After bidding Sarah and Mel goodbye, Adam and Michael made it back in time for the last hop addition. To give the beer intense notes of pine and fruit, the brewers loaded the brew up with Simcoe, Centennial, and Chinook hops. Adam explained that the combination provided a lot of different and delicious flavors.
When the hops had been added, Adam and Michael headed to the packaging hall to watch the bottling process (and sneak a taste). They watched as the system packaged beer at a rate of 100 bottles per minute. After watching the bottles go through the process—rinsed, filled, crowned, foiled, labeled, and inspected—Michael and Adam snagged one to taste. Michael said that the brew was “as close to perfection as you can get” with its rich maltiness and a lot of hop flavor (from pine and dank weed to citrus and tropical fruit). As it has been one of Michael’s favorite beers for quite some time, he shared how impressed he was with how consistent the beer has always been.
Heading to OAK at Fourteenth, a restaurant that both serves and cooks with Avery beer, Michael and owner Steven Redzikowski put their heads together to create braised short ribs. Using Avery’s Hog Heaven (a dry-hopped barleywine), the duo made a simmering marinade with beef stock, red wine, thyme, carrots, onions, tomatoes, and other veggies. After quickly grilling a few seasoned short ribs on the restaurant’s wood-burning grill, they added the meat to the sauce and then left it to cook in the oven. After cooking, it was seasoned and grilled again, allowing the meat to caramelize. The resulting ribs were tender, nearly falling apart before Michael could take a bite. He explained how the two different textures—a bit of crunch from the grill-charred outside and a softness from the juicy inside—perfectly complemented the hops and the seasoning.

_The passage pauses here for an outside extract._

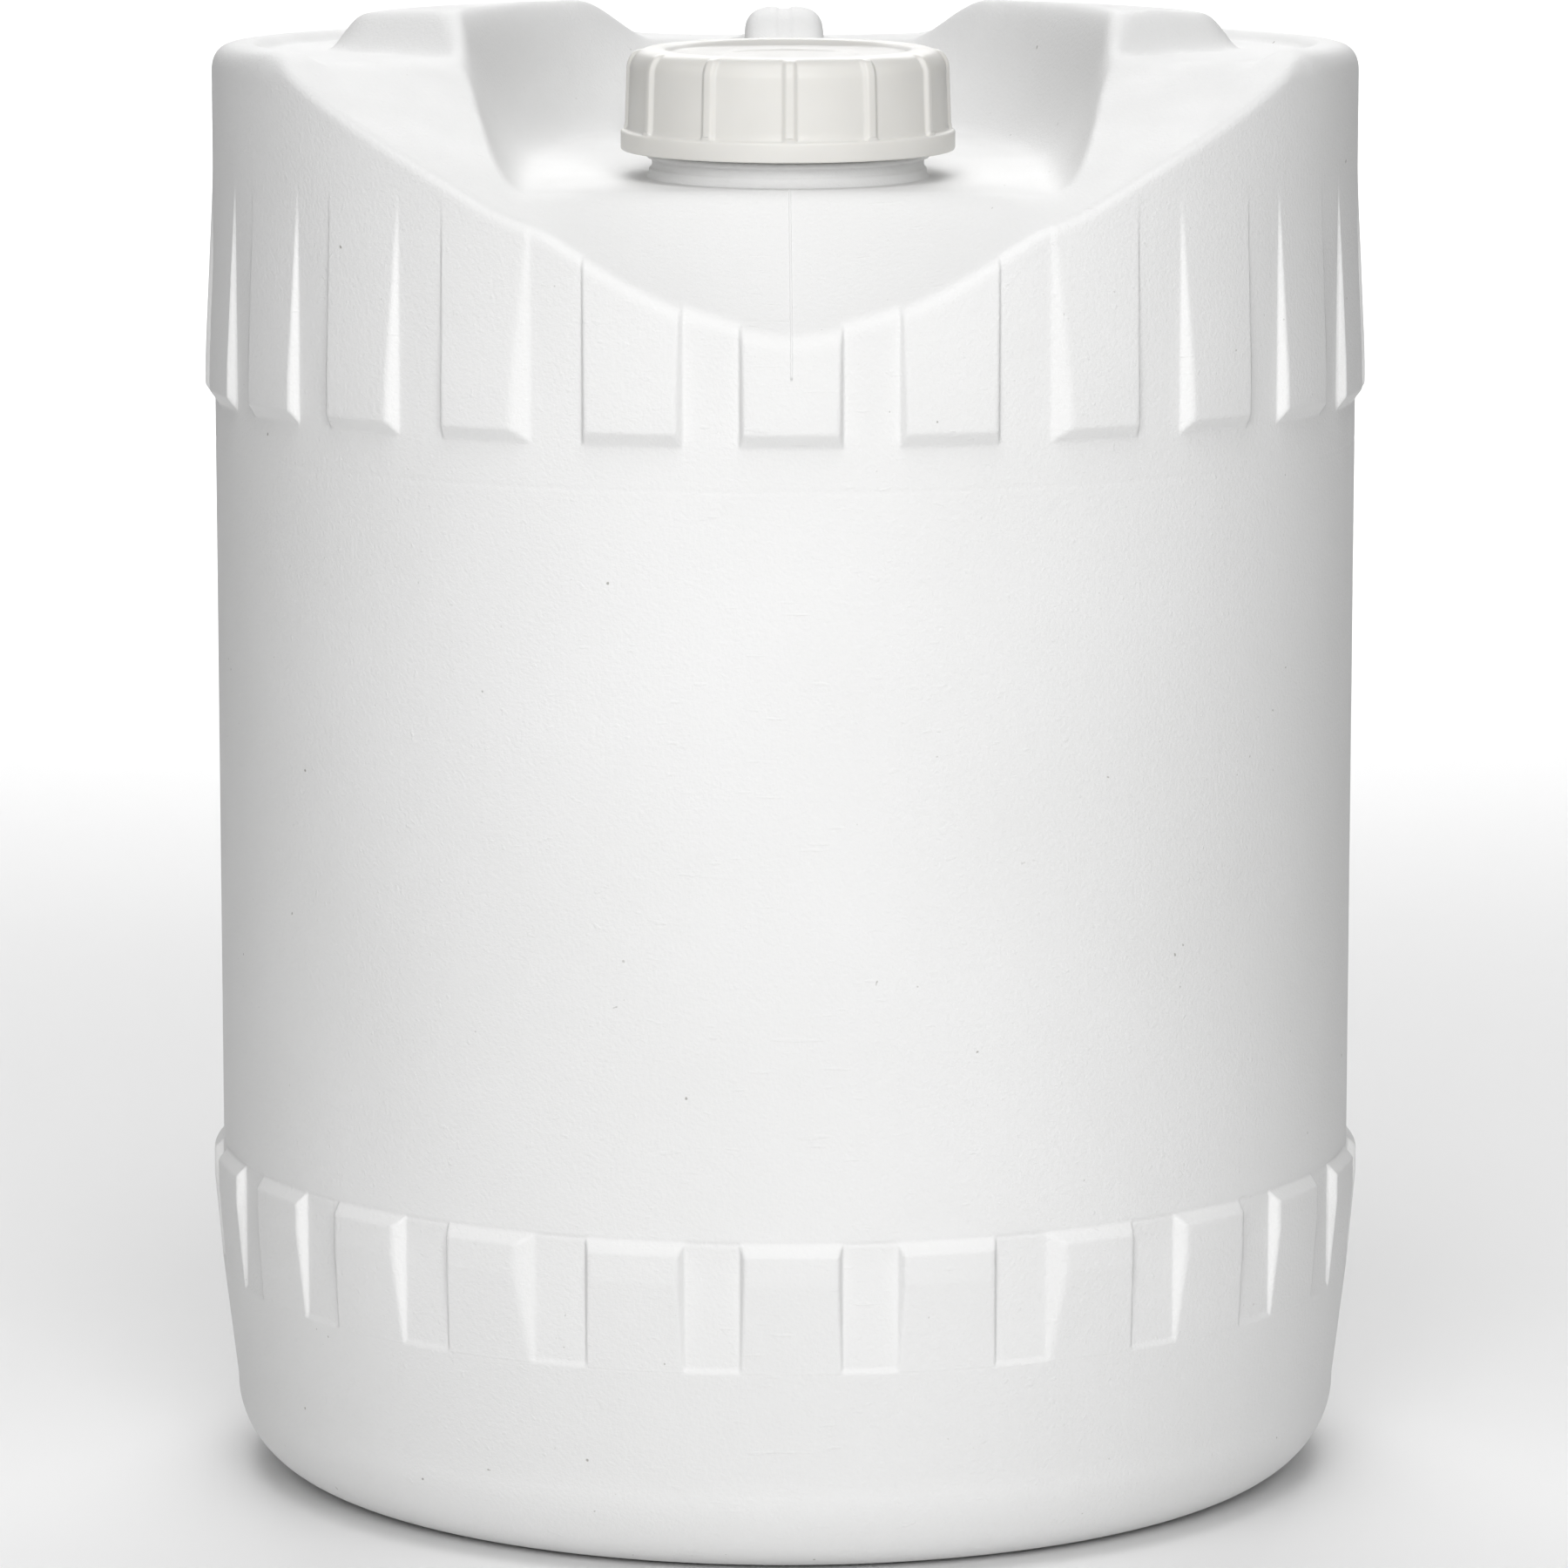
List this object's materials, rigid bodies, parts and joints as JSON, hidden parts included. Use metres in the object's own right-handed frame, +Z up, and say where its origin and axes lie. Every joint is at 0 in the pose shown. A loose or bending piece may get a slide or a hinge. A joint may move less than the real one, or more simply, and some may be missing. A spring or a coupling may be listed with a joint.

Then, Michael and Steven sat down with Adam and with Steven’s business partner Bryan Dayton, to enjoy a collection of pairings together. First on the docket was a clam dish. Having been steamed in Avery’s White Rascal, the clams (and added chorizo) were paired with Joe’s Premium American Pilsner. With its light and clean profile as well as floral notes, the pilsner worked to refresh the palate and support the flavor of the clams.
The Rocky Jr. Chicken, served with a wild mushroom gravy, Brussels sprouts, and roasted potatoes, was paired with the Maharaja. The imperial IPA, which boasted of grapefruit and pine aromas, made a wonderful match. According to the group, the combination of all-around flavor went perfectly with the charcoal from the grilling process. The hops also worked to bring out the char and cut through the Brussels sprouts.

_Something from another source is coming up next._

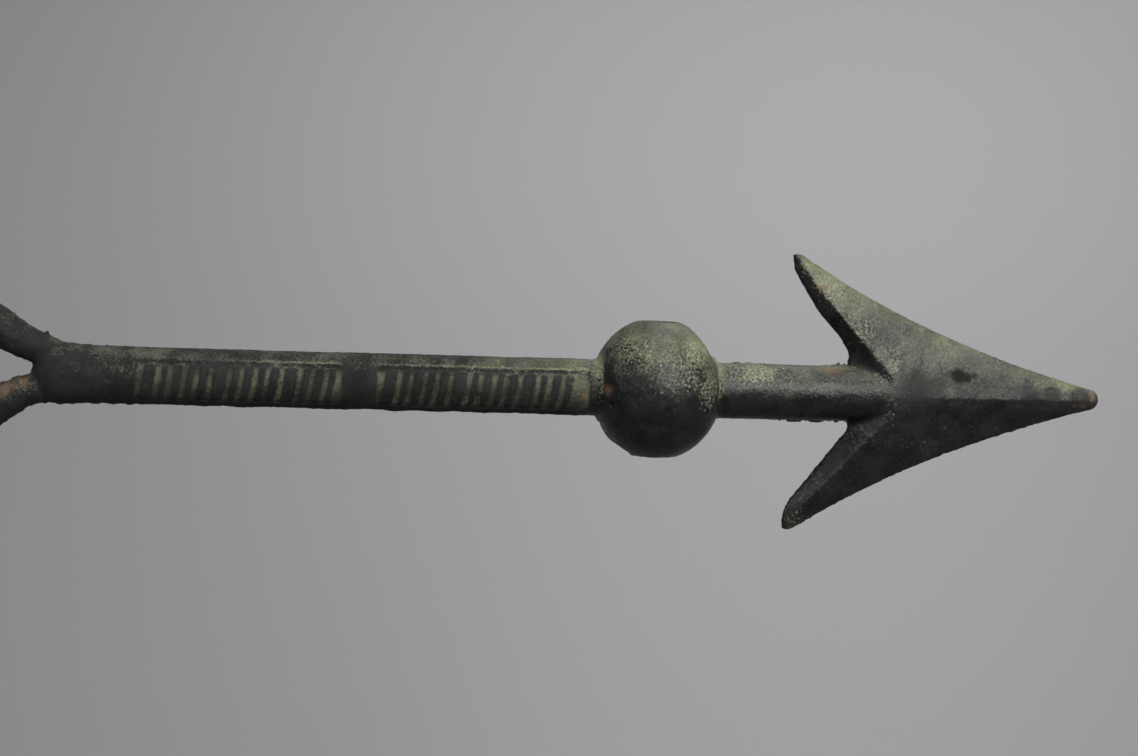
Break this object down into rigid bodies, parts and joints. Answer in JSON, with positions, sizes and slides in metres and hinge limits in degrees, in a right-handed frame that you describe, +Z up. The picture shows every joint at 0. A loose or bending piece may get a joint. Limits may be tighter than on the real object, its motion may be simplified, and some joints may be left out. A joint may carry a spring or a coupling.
{
  "type": "lightning rod weathervane",
  "caption": "Cast bronze barbed arrow vane for a lightning rod, with a ball hub bored for the spindle, a forked shaft and an open kite tail.",
  "frame": {"origin": "centre of the ball hub, on the spindle's axis", "axes": "+X along the shaft towards the arrow's tip, +Y through the thickness of the vane, away from the inscribed side, +Z up along the spindle"},
  "size_m": [0.4178, 0.0356, 0.0802],
  "materials": {
    "weathered_bronze": "rough sand-cast bronze with a near-black patina and grey-green verdigris on its upper faces"
  },
  "bodies": {
    "root": {"vane_casting": "weathered_bronze"}
  },
  "joints": []
}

Next, the four tried a roasted pork loin dish with Ellie’s Brown Ale (an ale with chocolate, vanilla, and roasted nut flavors). Topped with figs and sweet potato, the dish already had a hint of sweetness. When paired with the beer, the malty rich character came through even more, and the sweetness from both the garnish and the beer supported each other instead of overwhelming.
To finish up, the gang enjoyed the braised short ribs. The meat was served with cheddar grits and roasted beets. When paired with the Czar (an imperial stout with mocha, molasses, and toffee flavors), the results were phenomenal. Michael described how the nice fatty meat was supported perfectly by the big, malty beer. With the char on the ribs, the sweetness of the beer was really brought out, and the table unanimously agreed that it was the best pairing of the night.
From day-to-day brewing to the Annual Boulder Strong Ale Fest (a gathering hosted at the brewery to celebrate craft ales), Avery Brewing Company is one of the roots of Colorado’s craft brewing community. Enjoying his time with his old friend and plenty of delicious beer, Michael’s mission in Boulder was undeniably a success.